BRIEF: Like Rasputin, This Star Refuses to Die lead image

An artist’s impression of a supernova explosion.

ESO/M. Kornmesser

(Inside Science) -- When the astronomers first saw the supernova in 2014, it looked like a standard explosion that often signifies the death of a massive star. But when the light shone on for more than 600 days -- six times longer than expected -- the scientists knew that they had seen something truly special.

The supernova, named iPTF14hls, was first observed by researchers from the Intermediate Palomar Transient Factory, a Caltech-led effort that monitors a large swath of the night sky.

Over the next two years, iPTF14hls would dim and brighten at least five times, at one point emitting more light than three billion suns. According to a paper published this week in Nature, the exploded star is at least 50 times more massive than our sun, but probably much larger, making it possibly the biggest stellar explosion ever observed by humans.
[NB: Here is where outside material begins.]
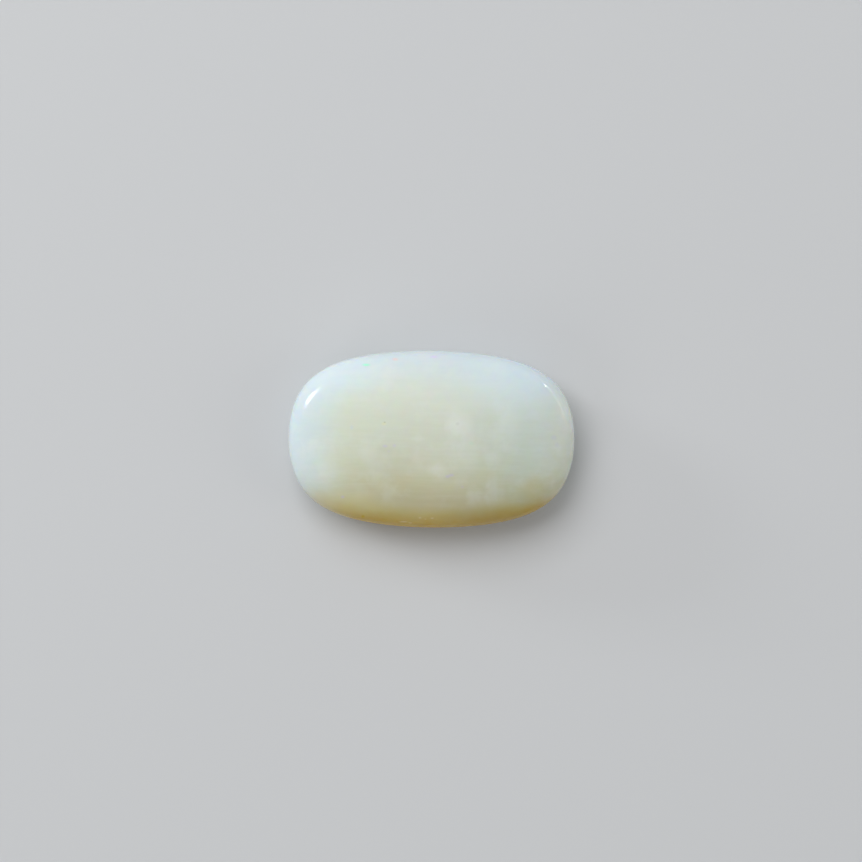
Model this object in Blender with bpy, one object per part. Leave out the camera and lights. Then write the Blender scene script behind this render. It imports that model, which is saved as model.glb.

Shortly after the unusual observations, astronomers looked back at their archives and found that another explosion was seen at that very same spot in 1954. That suggests this particular star somehow survived the suicidal kaboom of a supernova, waited around 50 years, and exploded again, blowing up astronomers’ ideas about stellar evolution in the process.

Some scientists have proposed that iPTF14hls’ tenacity could be explained with an existing theory, which posits that matter and antimatter explosions can blast away the outer layers of massive stars while leaving the core intact. But many have reasons to think the undying supernova is something completely new.

“This supernova breaks everything we thought we knew about how they work,” said Iair Arcavi, a University of California, Santa Barbara astronomer who led the study, in a press release. “It’s the biggest puzzle I’ve encountered in almost a decade of studying stellar explosions.”